I suppose the light in all of this is that I still have my job after six months, despite the inability to initially do what they hired me for. I've been able to figure out HTML well enough to make update to their existing website using the basic templates. They won't be getting new features any time soon, but my feeling is they'd like to maintain the status quo anyway.

The Nark

It's Monday, back from the weekend that followed the day I was crowned. It's early, I'm still waking up at my desk. I hear a knock at my door. It's Goss. I ask her what's up and she enters my office and closes the door.

"Now that I know what sort of person you are," she begins, and I stop her right there.

"Excuse me?" I interrupt.

"Someone told the Boss that we were all screwing around on Friday, so now we know you can't be trusted."

I see. Everyone was fucking off on Friday with the PC troubleshooting (me included), somebody who works here probably said something to Junior who went ahead and said something to his dad, the Boss. She's assuming, of course, that it was me, the new guy. I forcefully explain to her that I'm not the nark, and that I'm offended she even assumed so. I ask why she's engage with me like that, and not just outright talk to me.

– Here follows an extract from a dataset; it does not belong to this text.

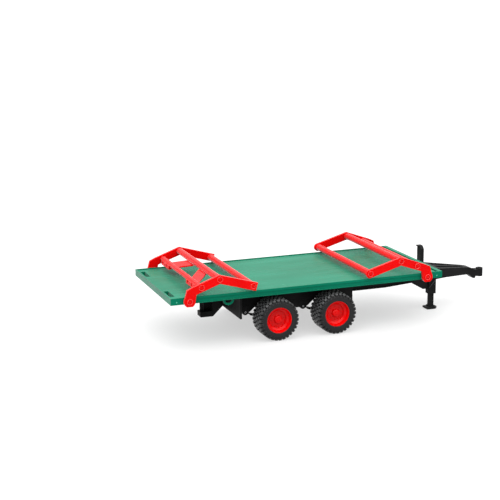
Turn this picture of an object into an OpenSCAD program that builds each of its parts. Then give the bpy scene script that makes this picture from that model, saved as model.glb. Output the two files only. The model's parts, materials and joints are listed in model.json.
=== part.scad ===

She bursts into tears. Sniveling and shaking, she apologizes to me and leaves my office.

What have I gotten myself into?

The Burger King

Sometime in April, 2014

Something went wrong with the operating system on the company's main PC. It's the hub that stores all of the company's client and vendor files, the website files, employee records---everything. Something went wrong when updating a Windows version, from what I can gather. I'm not an IT person but I love a good troubleshoot, so I have a go at it.

The two administrative assistants, Tree and Goss, are having a good time figuring out this problem with me. It's taking the better part of the morning, but it looks like I've found a fix. A driver here, a rollback there, and we're all set.

Goss runs to Burger King for lunch, comes back with a cardboard crown and hands it to me, a reward for a job well done.